How about the blade guide bearings or the thrust bearings top and bottom. Do they turn freely or is one of them frozen? That could cause enough friction to heat up the blade I guess. Are your lower guides adjusted properly?


----------



## richgreer (Dec 25, 2009)

I hate to admit it, but I did this. In my case, the tension was definitely too high. I have a good excuse/explanation but I'll skip that. I made a mistake and set the tension for my 1/4" blade as if it were a 3/4" blade. What a mess. The blade cut/melted a groove into the tires and the melted tire messed up my wood.

I had to cut the blade to get it off and replace both tires. I still have that piece of osage orange with a portion of a band saw blade sticking out of each side.


----------



## swied (Feb 6, 2008)

The blade guide bearings were in perfect working order, and everything turned freely. The brushes on the tires were also in good shape.

I think that Rich's experience above explains it. I now remember why my tension was so high.

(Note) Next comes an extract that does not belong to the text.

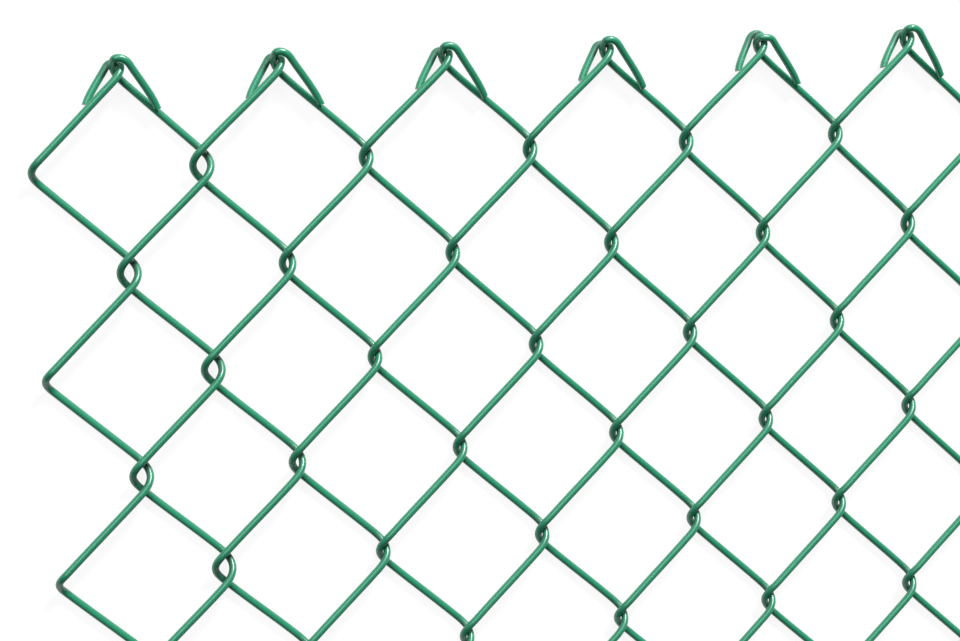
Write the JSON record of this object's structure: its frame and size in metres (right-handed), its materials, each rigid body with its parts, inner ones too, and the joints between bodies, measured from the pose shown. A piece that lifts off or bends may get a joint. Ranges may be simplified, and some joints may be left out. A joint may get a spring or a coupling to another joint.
{
  "type": "chain link fence fabric",
  "caption": "Flat cut length of plastic-coated chain link fence fabric, woven from flattened wire spirals and knuckled along both edges.",
  "frame": {"origin": "middle of the underside, on the surface that the fabric lies on", "axes": "+X along the fence, +Y up the fence's height, +Z out of its front face, where the runs rise to the right"},
  "size_m": [0.8396, 0.9136, 0.011],
  "materials": {
    "green_coat": "smooth fused green plastic coat over steel wire, a little glossy, steel core bare at the cut ends"
  },
  "bodies": {
    "root": {"wire_01": "green_coat", "wire_02": "green_coat", "wire_03": "green_coat", "wire_04": "green_coat", "wire_05": "green_coat", "wire_06": "green_coat", "wire_07": "green_coat", "wire_08": "green_coat", "wire_09": "green_coat", "wire_10": "green_coat", "wire_11": "green_coat", "wire_12": "green_coat", "wire_13": "green_coat", "wire_14": "green_coat", "wire_15": "green_coat", "wire_16": "green_coat", "wire_17": "green_coat", "wire_18": "green_coat", "wire_19": "green_coat", "wire_20": "green_coat", "wire_21": "green_coat", "wire_22": "green_coat", "wire_23": "green_coat", "wire_24": "green_coat"}
  },
  "joints": []
}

A little over a month ago I had to cut a curve on a 12" thick piece of balsa. Before you freak out, concider that the density of the wood was about 7 lbs per cubic foot. My blade cut through it like it was a block of foam.

In my tests I found that the blade would bow a little when I made a turn too fast. I cranked up the tension, and made my cut nice and slowly. It worked out well, but then I forgot to lower the tension on the blade aftwerwards.


----------



## tblank (Apr 8, 2010)

Fellow Swaylockian! A Powermatic is about top of the line. This is probably blade tension. Try the blue urethane tires, they last longer.


----------



## russv (Sep 21, 2009)

i put the blue urethane tires on my PM and it made a great machine even better.

I use to get the same whirling noise till I replace all bearing in the guides. The ones that came with the PM weren't sealed bearing and sawdust would get in. I use precision sealed bearings now and all is quiet and with the tires, life is good.

one thing i have to say about my PM, others talk about their BS bogging down when cutting thick hardwood. I probably have made hundreds of bandsaw boxes over the years. many of which were over 6" deep and lots of tight curves. I have never heard my bandsaw bog down once. not even when resawing.

russv


----------